§ Written exercise
Quote the material below exactly as written, from the first line to the line that holds "BULGE_HANDLE = 0.4", endpoints included.

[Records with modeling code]
— BEGIN —
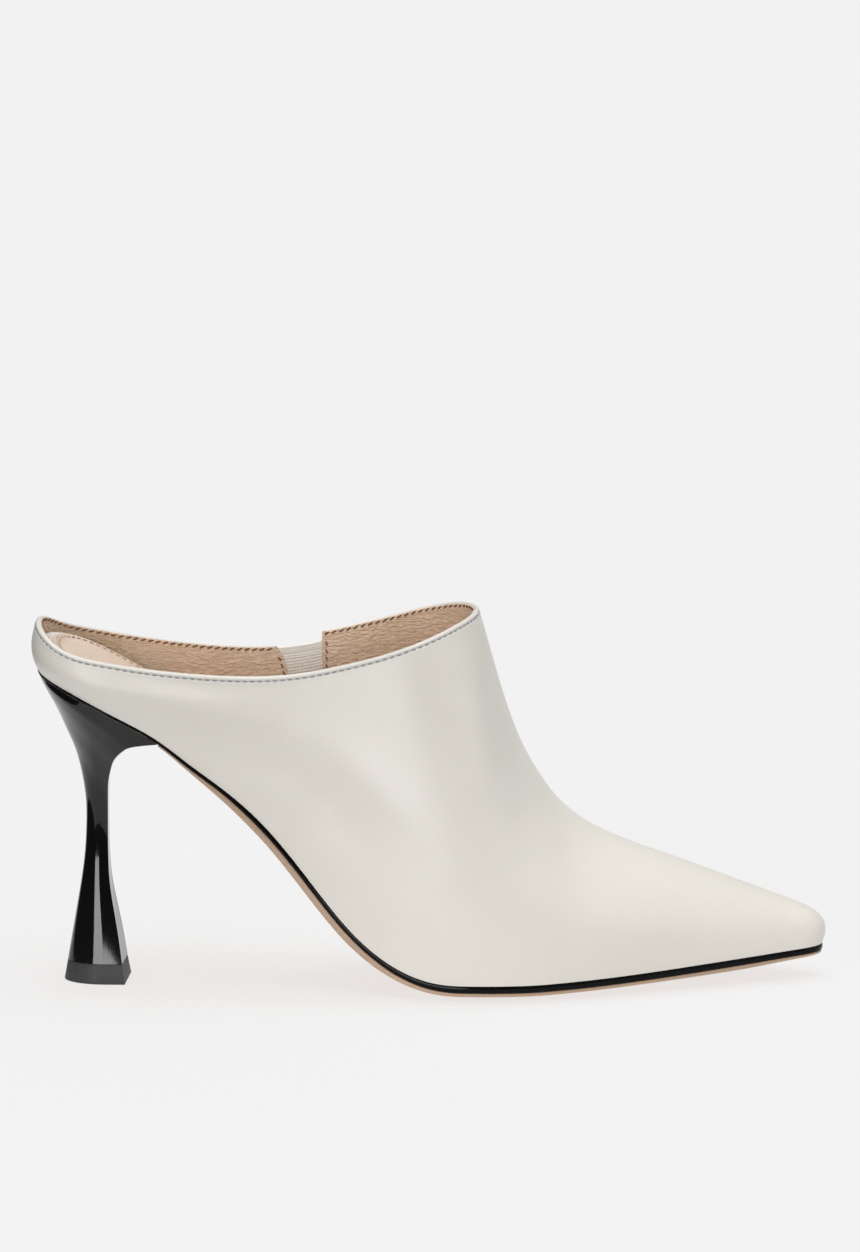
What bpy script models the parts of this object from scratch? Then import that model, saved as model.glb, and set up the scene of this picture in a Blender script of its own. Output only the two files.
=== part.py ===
"""Heeled mule, a right shoe: a closed leather upper on a tall waisted heel.

X runs from the back of the heel to the toe, Y to the inner side of the foot and Z up,
with the floor at Z = 0. Sizes are in millimetres until a mesh is made. The upper, its
gore, the insole and the soles all follow one last: half planes ("rays") stand round it,
and each carries a section that rises from the feather edge over a bulge to the top.
"""

from typing import Callable, NamedTuple

import bmesh
import bpy
import numpy as np

MM = 0.001

# Overall sizes
SHOE_LENGTH = 244.0
HEEL_HEIGHT = 97.4
HEEL_SEAT_WIDTH = 48.5
WAIST_WIDTH = 37.2
BALL_WIDTH = 71.0
TOE_WIDTH = 17.2
TOE_DEPTH = 11.0
TOE_SWING = 5.0
TOE_RISE = 5.45

# Places along the shoe
BACK_INSET = 2.0
HEEL_CENTRE_X = 25.5
TREAD_START_X = 131.5
TREAD_LENGTH = 20.0
VAMP_LENGTH = 107.1

# Outlines of the two ends in plan: 2 is an ellipse, and more is squarer
SEAT_SQUARENESS = 2.0
CUP_SQUARENESS = 2.5
TOE_SQUARENESS = 4.0
TOE_SIDE_TAPER = 0.36
TOE_TIP_INSET = 0.9
TOE_TOP_SLOPE = -0.40

# Upper
WALL = 1.8
COUNTER_HEIGHT = 15.4
THROAT_OVER_SEAT = 19.1
COLLAR_DIP = 15.0
TOE_BOX_HEIGHT = 13.6
BULGE_OUT = 8.0
BULGE_HEIGHT = 30.0
INNER_COLLAR_LIFT = 2.5
FEATHER_FLARE = 0.5
FEATHER_RISE = 0.28
BULGE_HANDLE = 0.4

# Elastic gore in the inner side of the collar
GORE_BACK_X = 74.9
GORE_WIDTH = 13.8
GORE_DEPTH = 30.0
GORE_THICKNESS = 1.0
GORE_DROP = 0.4

# Soles, measured square to their curve
GAP = 0.3
OUTSOLE = 1.2
OUTSOLE_AT_BREAST = 0.3
OUTSOLE_AT_TOE = 0.9
RAND = 1.6
RAND_AT_HEEL = 0.5
RAND_AT_TOE = 1.3
EDGE_LIFT = 1.6
CURL_SHARE = 0.32
SKIVE_LENGTH = 30.0
TOE_SKIVE_LENGTH = 45.0

# Insole and the pad on it
INSOLE = 2.5
INSOLE_CLEARANCE = 1.2          # to the wall, which flares out from the feather edge
HEEL_CUSHION = 8.6
CUSHION_END_X = 105.0
CUSHION_DISH = 1.0
PAD = 1.0
PAD_MARGIN = 2.2
PAD_FRONT_GAP = 24.0

# Heel
BREAST_X = 38.8
HEEL_BASE_BACK_X = 10.6
HEEL_BASE_LENGTH = 17.6
HEEL_BASE_WIDTH = 16.4
HEEL_TWIST = np.radians(-5.0)
SEAT_INSET = 0.2
OUTSOLE_INSET = 0.15
LIFT_HEIGHT = 6.2
LIFT_FLARE = 1.0

LATERAL, MEDIAL = -1.0, 1.0
THROAT_X = SHOE_LENGTH - VAMP_LENGTH
TOE_CENTRE_X = SHOE_LENGTH - TOE_DEPTH
GORE_FRONT_X = GORE_BACK_X + GORE_WIDTH
TREAD_END_X = TREAD_START_X + TREAD_LENGTH
CURL_WIDTH = CURL_SHARE * HEEL_SEAT_WIDTH
SOLE_STACK = OUTSOLE + RAND + 2.0 * GAP + EDGE_LIFT
FEATHER_AT_TOE = SOLE_STACK + TOE_RISE
TOE_TOP = FEATHER_AT_TOE + TOE_BOX_HEIGHT
THROAT_HEIGHT = HEEL_HEIGHT + THROAT_OVER_SEAT


class PlanRow(NamedTuple):
    """Half widths at the feather edge, as shares of the size that the row names."""

    along: float    # 0 at the heel's centre, 1 at the toe's centre
    size: float
    outer: float
    inner: float
    swing: float    # share of TOE_SWING


class GirthRow(NamedTuple):
    """The bulge beyond the feather edge and how full the section is above it."""

    along: float    # as in PlanRow
    outer: float    # share of BULGE_OUT
    inner: float
    height: float   # share of BULGE_HEIGHT
    side: float     # length of the upright handle, share of the height above the bulge
    crown: float    # length of the level handle, share of the half width


class LineRow(NamedTuple):
    """A height along one line, as a share of the size that the line names."""

    along: float
    share: float


class HeelRow(NamedTuple):
    """One ring of the heel, as shares from the seat's ring to the base's."""

    down: float     # 0 at the seat, 1 at the base
    back: float     # share of the way from the seat's back to the base's back
    front: float    # share of the way from the breast's tip to the base's front
    width: float    # share of the seat's half width


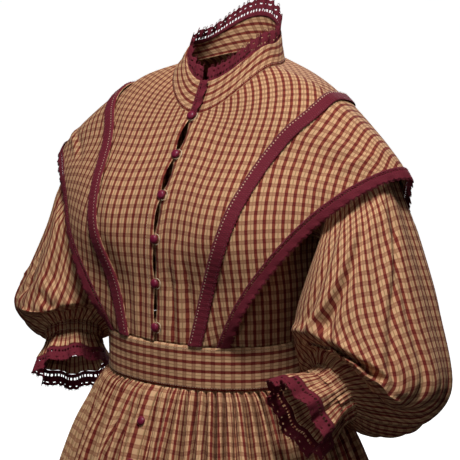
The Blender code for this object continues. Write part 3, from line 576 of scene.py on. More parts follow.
— END —
§ Final result
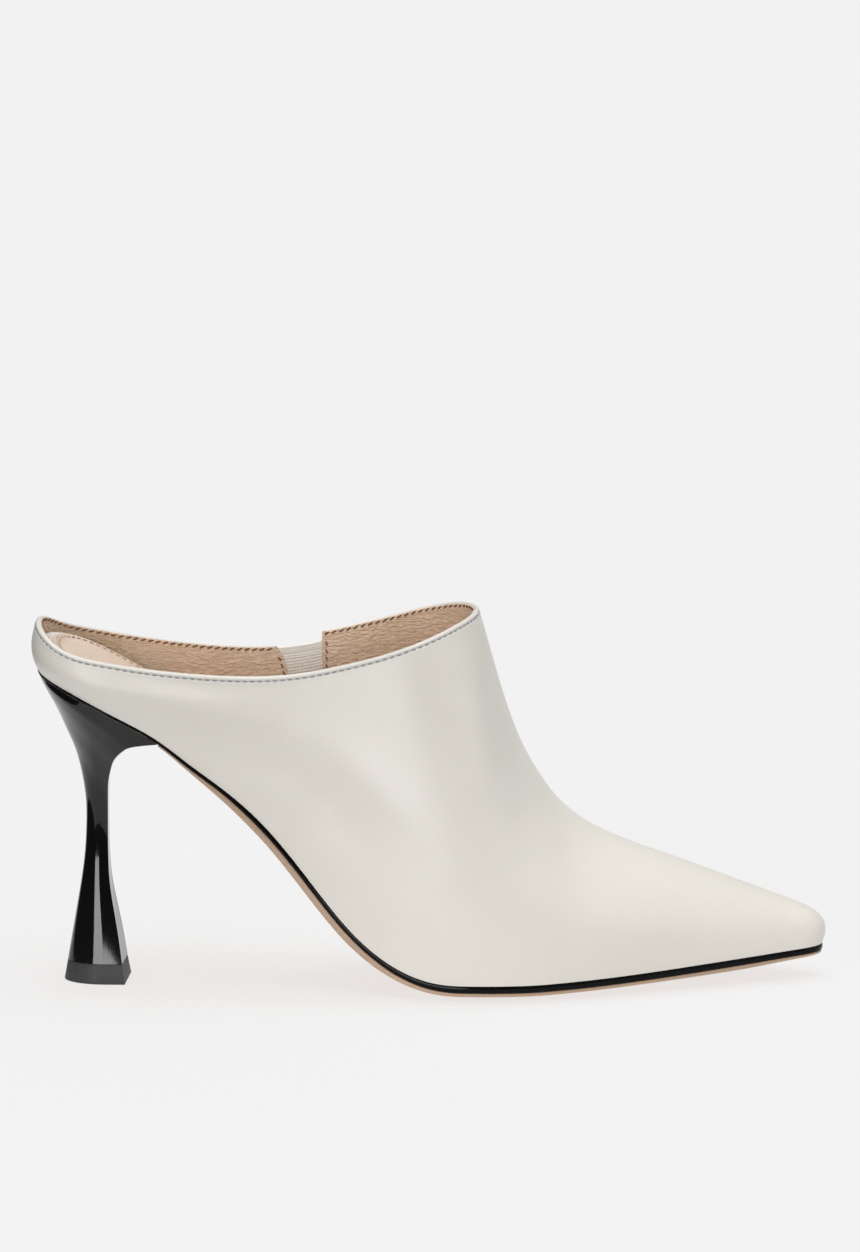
What bpy script models the parts of this object from scratch? Then import that model, saved as model.glb, and set up the scene of this picture in a Blender script of its own. Output only the two files.
=== part.py ===
"""Heeled mule, a right shoe: a closed leather upper on a tall waisted heel.

X runs from the back of the heel to the toe, Y to the inner side of the foot and Z up,
with the floor at Z = 0. Sizes are in millimetres until a mesh is made. The upper, its
gore, the insole and the soles all follow one last: half planes ("rays") stand round it,
and each carries a section that rises from the feather edge over a bulge to the top.
"""

from typing import Callable, NamedTuple

import bmesh
import bpy
import numpy as np

MM = 0.001

# Overall sizes
SHOE_LENGTH = 244.0
HEEL_HEIGHT = 97.4
HEEL_SEAT_WIDTH = 48.5
WAIST_WIDTH = 37.2
BALL_WIDTH = 71.0
TOE_WIDTH = 17.2
TOE_DEPTH = 11.0
TOE_SWING = 5.0
TOE_RISE = 5.45

# Places along the shoe
BACK_INSET = 2.0
HEEL_CENTRE_X = 25.5
TREAD_START_X = 131.5
TREAD_LENGTH = 20.0
VAMP_LENGTH = 107.1

# Outlines of the two ends in plan: 2 is an ellipse, and more is squarer
SEAT_SQUARENESS = 2.0
CUP_SQUARENESS = 2.5
TOE_SQUARENESS = 4.0
TOE_SIDE_TAPER = 0.36
TOE_TIP_INSET = 0.9
TOE_TOP_SLOPE = -0.40

# Upper
WALL = 1.8
COUNTER_HEIGHT = 15.4
THROAT_OVER_SEAT = 19.1
COLLAR_DIP = 15.0
TOE_BOX_HEIGHT = 13.6
BULGE_OUT = 8.0
BULGE_HEIGHT = 30.0
INNER_COLLAR_LIFT = 2.5
FEATHER_FLARE = 0.5
FEATHER_RISE = 0.28
BULGE_HANDLE = 0.4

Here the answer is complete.